* **STATED TASK**
Output all the material that follows, exactly as given.

* **DATASET EXTRACT**
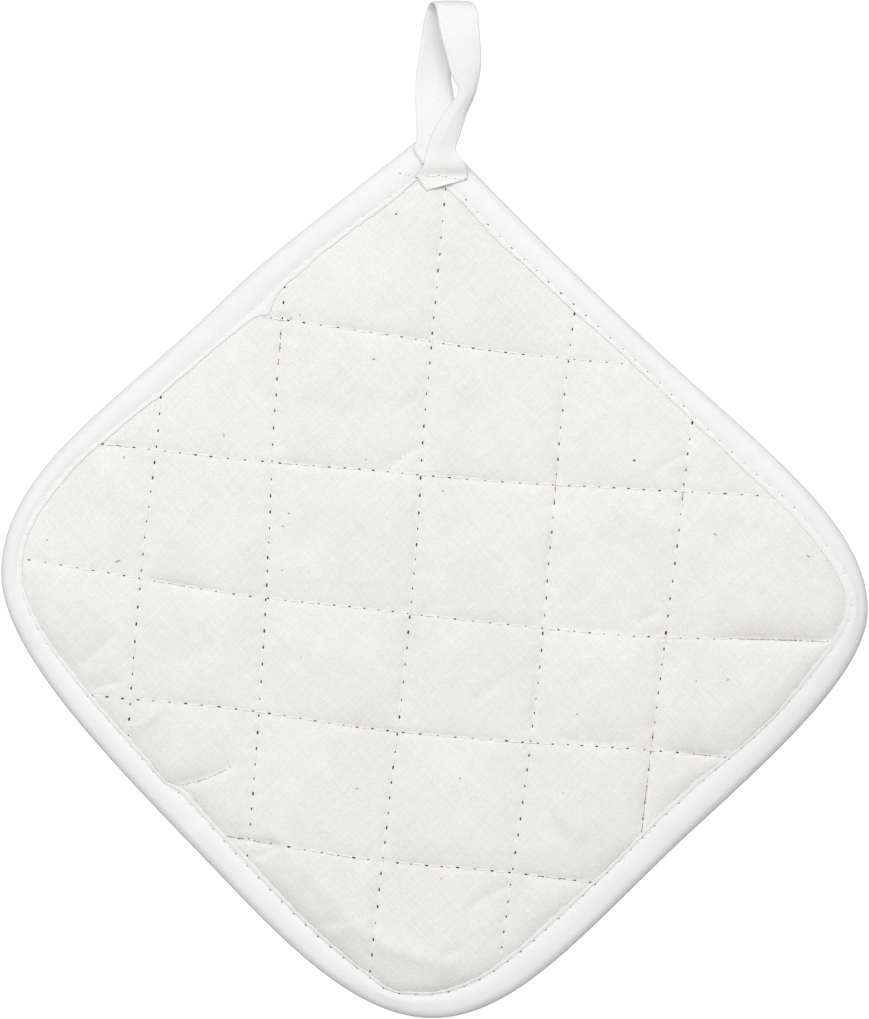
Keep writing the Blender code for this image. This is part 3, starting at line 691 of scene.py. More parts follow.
def panel_heights(points, seams, settings, insets, travelled):
    """Height of the panel's face and of its underside at points in the plan."""
    edge = Edge(travelled)
    clearance = insets - edge.tape
    inside = np.maximum(clearance - LIP_GAP, 0.0)
    puff_length = LIP_PUFF_LENGTH * (1.0 + LIP_PUFF_SPREAD * np.maximum(1.0 - edge.crisp, 0.0))
    from_lip = (1.0 - (1.0 - edge.roll) * np.exp(-inside / puff_length)
                - edge.roll * np.exp(-inside / LIP_ROLL_LENGTH))
    share = np.ones(len(points))
    pucker = np.zeros(len(points))
    for number, seam in enumerate(seams):
        distance = np.abs(seam.distance(points))
        shoulder = 1.0 - np.exp(-distance / SHOULDER_LENGTH)
        step_down = 1.0 - np.exp(-distance / STEP_DOWN_LENGTH)
        share = share * (shoulder * (1.0 - STEP_DOWN_SHARE) + step_down * STEP_DOWN_SHARE)
        turn = 2.0 * np.pi * seam.along(points) / seam.pitch
        wander = PUCKER_WANDER * soft_noise(points, PUCKER_WAVE, PUCKER_SEED + number)
        near = np.exp(-(distance / HOLE_RADIUS) ** 2) * nearness(turn)
        ripple = np.exp(-distance / PUCKER_REACH) * np.minimum(distance, 1.0)
        pucker -= settings.hole_dip / MM * near
        pucker += PUCKER_RISE * ripple * np.sin(turn + wander)
        pucker -= seam.pull(points, distance)
    lumps = (LUMP_RISE * soft_noise(points, *LUMP_WAVES)
             + RIPPLE_RISE * soft_noise(points, *RIPPLE_WAVES)
             + WRINKLE_RISE * soft_noise(points @ GRAIN_STRETCH, *WRINKLE_WAVES))
    face = from_lip * (1.0 - FACE_SEAM_DEPTH * (1.0 - share))
    back = from_lip * (1.0 - BACK_SEAM_DEPTH * (1.0 - share))
    share = share * from_lip
    lively = np.minimum(1.0, share * LUMP_ONSET)
    crown = settings.crown_rise / MM
    rim = blend(PAD_RIM_TAPER, 0.0, (insets - PAD_RIM_INSET)
                / (PAD_RIM_INSET_FLAT - PAD_RIM_INSET))
    edge_pull = np.clip(clearance / EDGE_CALM, 0.0, 1.0)
    snug = np.clip((SNUG_FROM - edge.crisp) / (SNUG_FROM - SNUG_TO), SNUG_LEAST, 1.0)
    fit = LIP_FIT_RISE * snug * blend(0.0, 1.0, 1.0 + clearance / LIP_FIT_LENGTH)
    top = (PAD_EDGE_TOP - rim + fit + edge.lifted(insets)
           + (crown - edge.lift) * face * (1.0 + CROWN_WANDER * soft_noise(points, *CROWN_WAVES))
           + lumps * lively + (pucker + crease_height(points)) * edge_pull)
    under = (PAD_EDGE_BOTTOM + rim - CROWN_SAG * back - BACK_LUMPS * lumps * (1.0 - share)
             - BACK_PUCKER * pucker * edge_pull)
    return top, np.maximum(under, 0.0)


def quilt_grid():
    """Points spread evenly over every cell, with grid lines along the quilting lines."""
    ticks = np.arange(CELL_STEPS) / CELL_STEPS
    shares = ticks - SEAM_CROWDING * np.sin(2.0 * np.pi * ticks) / (2.0 * np.pi)
    cells = range(-CELLS_BEYOND, LINES + CELLS_BEYOND)
    side = len(cells) * CELL_STEPS
    x = np.zeros((side, side))
    y = np.zeros((side, side))
    for _ in range(CROSSING_PASSES):
        for place, cell in enumerate(cells):
            part = slice(place * CELL_STEPS, (place + 1) * CELL_STEPS)
            near, far = upright_x(cell, y[part]), upright_x(cell + 1, y[part])
            x[part] = near + (far - near) * shares[:, None]
        for place, cell in enumerate(cells):
            part = slice(place * CELL_STEPS, (place + 1) * CELL_STEPS)
            low, high = level_y(cell, x[:, part]), level_y(cell + 1, x[:, part])
            y[:, part] = low + (high - low) * shares[None, :]
    return np.column_stack((x.ravel(), y.ravel())), side


def panel_plan():
    """The panel seen flat: points, faces and the loop of edges at its rim."""
    points, side = quilt_grid()
    insets = outline_foot(points)[0]
    inside = (insets > PANEL_GRID_INSET).reshape(side, side)
    whole = inside[:-1, :-1] & inside[1:, :-1] & inside[:-1, 1:] & inside[1:, 1:]
    rows, columns = np.nonzero(whole)
    corner = rows * side + columns
    quads = np.column_stack((corner, corner + side, corner + side + 1, corner + 1))
    used, quads = np.unique(quads, return_inverse=True)
    quads = quads.reshape(-1, 4)
    points = points[used]
    edges = np.vstack([quads[:, (step, (step + 1) % 4)] for step in range(4)])
    key = np.sort(edges, axis=1) @ (len(points), 1)
    _, first, count = np.unique(key, return_index=True, return_counts=True)
    rim_edges = edges[first[count == 1]]
    rim = np.unique(rim_edges)
    travelled = outline_foot(points[rim])[1]
    place = Edge(travelled)
    points[rim] = place.point + place.inward * PAD_RIM_INSET
    return points, fold_along_lip(points, quads), rim_edges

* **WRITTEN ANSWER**
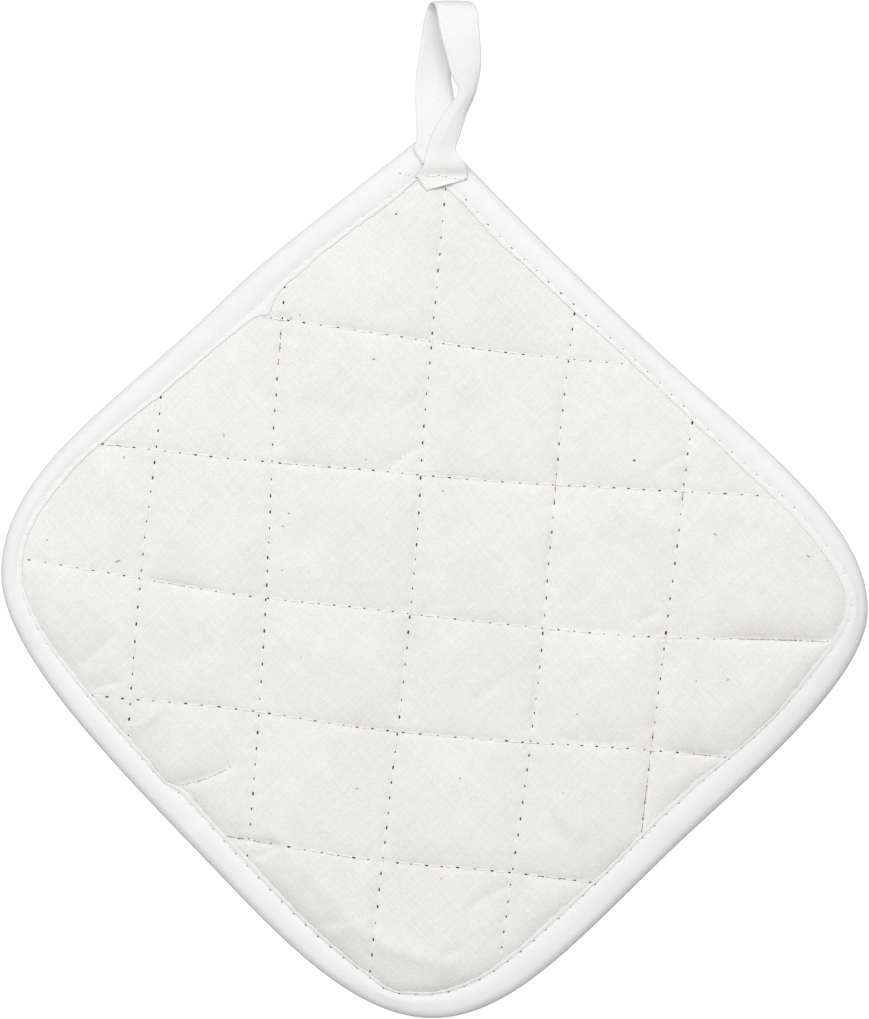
Keep writing the Blender code for this image. This is part 3, starting at line 691 of scene.py. More parts follow.
def panel_heights(points, seams, settings, insets, travelled):
    """Height of the panel's face and of its underside at points in the plan."""
    edge = Edge(travelled)
    clearance = insets - edge.tape
    inside = np.maximum(clearance - LIP_GAP, 0.0)
    puff_length = LIP_PUFF_LENGTH * (1.0 + LIP_PUFF_SPREAD * np.maximum(1.0 - edge.crisp, 0.0))
    from_lip = (1.0 - (1.0 - edge.roll) * np.exp(-inside / puff_length)
                - edge.roll * np.exp(-inside / LIP_ROLL_LENGTH))
    share = np.ones(len(points))
    pucker = np.zeros(len(points))
    for number, seam in enumerate(seams):
        distance = np.abs(seam.distance(points))
        shoulder = 1.0 - np.exp(-distance / SHOULDER_LENGTH)
        step_down = 1.0 - np.exp(-distance / STEP_DOWN_LENGTH)
        share = share * (shoulder * (1.0 - STEP_DOWN_SHARE) + step_down * STEP_DOWN_SHARE)
        turn = 2.0 * np.pi * seam.along(points) / seam.pitch
        wander = PUCKER_WANDER * soft_noise(points, PUCKER_WAVE, PUCKER_SEED + number)
        near = np.exp(-(distance / HOLE_RADIUS) ** 2) * nearness(turn)
        ripple = np.exp(-distance / PUCKER_REACH) * np.minimum(distance, 1.0)
        pucker -= settings.hole_dip / MM * near
        pucker += PUCKER_RISE * ripple * np.sin(turn + wander)
        pucker -= seam.pull(points, distance)
    lumps = (LUMP_RISE * soft_noise(points, *LUMP_WAVES)
             + RIPPLE_RISE * soft_noise(points, *RIPPLE_WAVES)
             + WRINKLE_RISE * soft_noise(points @ GRAIN_STRETCH, *WRINKLE_WAVES))
    face = from_lip * (1.0 - FACE_SEAM_DEPTH * (1.0 - share))
    back = from_lip * (1.0 - BACK_SEAM_DEPTH * (1.0 - share))
    share = share * from_lip
    lively = np.minimum(1.0, share * LUMP_ONSET)
    crown = settings.crown_rise / MM
    rim = blend(PAD_RIM_TAPER, 0.0, (insets - PAD_RIM_INSET)
                / (PAD_RIM_INSET_FLAT - PAD_RIM_INSET))
    edge_pull = np.clip(clearance / EDGE_CALM, 0.0, 1.0)
    snug = np.clip((SNUG_FROM - edge.crisp) / (SNUG_FROM - SNUG_TO), SNUG_LEAST, 1.0)
    fit = LIP_FIT_RISE * snug * blend(0.0, 1.0, 1.0 + clearance / LIP_FIT_LENGTH)
    top = (PAD_EDGE_TOP - rim + fit + edge.lifted(insets)
           + (crown - edge.lift) * face * (1.0 + CROWN_WANDER * soft_noise(points, *CROWN_WAVES))
           + lumps * lively + (pucker + crease_height(points)) * edge_pull)
    under = (PAD_EDGE_BOTTOM + rim - CROWN_SAG * back - BACK_LUMPS * lumps * (1.0 - share)
             - BACK_PUCKER * pucker * edge_pull)
    return top, np.maximum(under, 0.0)


def quilt_grid():
    """Points spread evenly over every cell, with grid lines along the quilting lines."""
    ticks = np.arange(CELL_STEPS) / CELL_STEPS
    shares = ticks - SEAM_CROWDING * np.sin(2.0 * np.pi * ticks) / (2.0 * np.pi)
    cells = range(-CELLS_BEYOND, LINES + CELLS_BEYOND)
    side = len(cells) * CELL_STEPS
    x = np.zeros((side, side))
    y = np.zeros((side, side))
    for _ in range(CROSSING_PASSES):
        for place, cell in enumerate(cells):
            part = slice(place * CELL_STEPS, (place + 1) * CELL_STEPS)
            near, far = upright_x(cell, y[part]), upright_x(cell + 1, y[part])
            x[part] = near + (far - near) * shares[:, None]
        for place, cell in enumerate(cells):
            part = slice(place * CELL_STEPS, (place + 1) * CELL_STEPS)
            low, high = level_y(cell, x[:, part]), level_y(cell + 1, x[:, part])
            y[:, part] = low + (high - low) * shares[None, :]
    return np.column_stack((x.ravel(), y.ravel())), side


def panel_plan():
    """The panel seen flat: points, faces and the loop of edges at its rim."""
    points, side = quilt_grid()
    insets = outline_foot(points)[0]
    inside = (insets > PANEL_GRID_INSET).reshape(side, side)
    whole = inside[:-1, :-1] & inside[1:, :-1] & inside[:-1, 1:] & inside[1:, 1:]
    rows, columns = np.nonzero(whole)
    corner = rows * side + columns
    quads = np.column_stack((corner, corner + side, corner + side + 1, corner + 1))
    used, quads = np.unique(quads, return_inverse=True)
    quads = quads.reshape(-1, 4)
    points = points[used]
    edges = np.vstack([quads[:, (step, (step + 1) % 4)] for step in range(4)])
    key = np.sort(edges, axis=1) @ (len(points), 1)
    _, first, count = np.unique(key, return_index=True, return_counts=True)
    rim_edges = edges[first[count == 1]]
    rim = np.unique(rim_edges)
    travelled = outline_foot(points[rim])[1]
    place = Edge(travelled)
    points[rim] = place.point + place.inward * PAD_RIM_INSET
    return points, fold_along_lip(points, quads), rim_edges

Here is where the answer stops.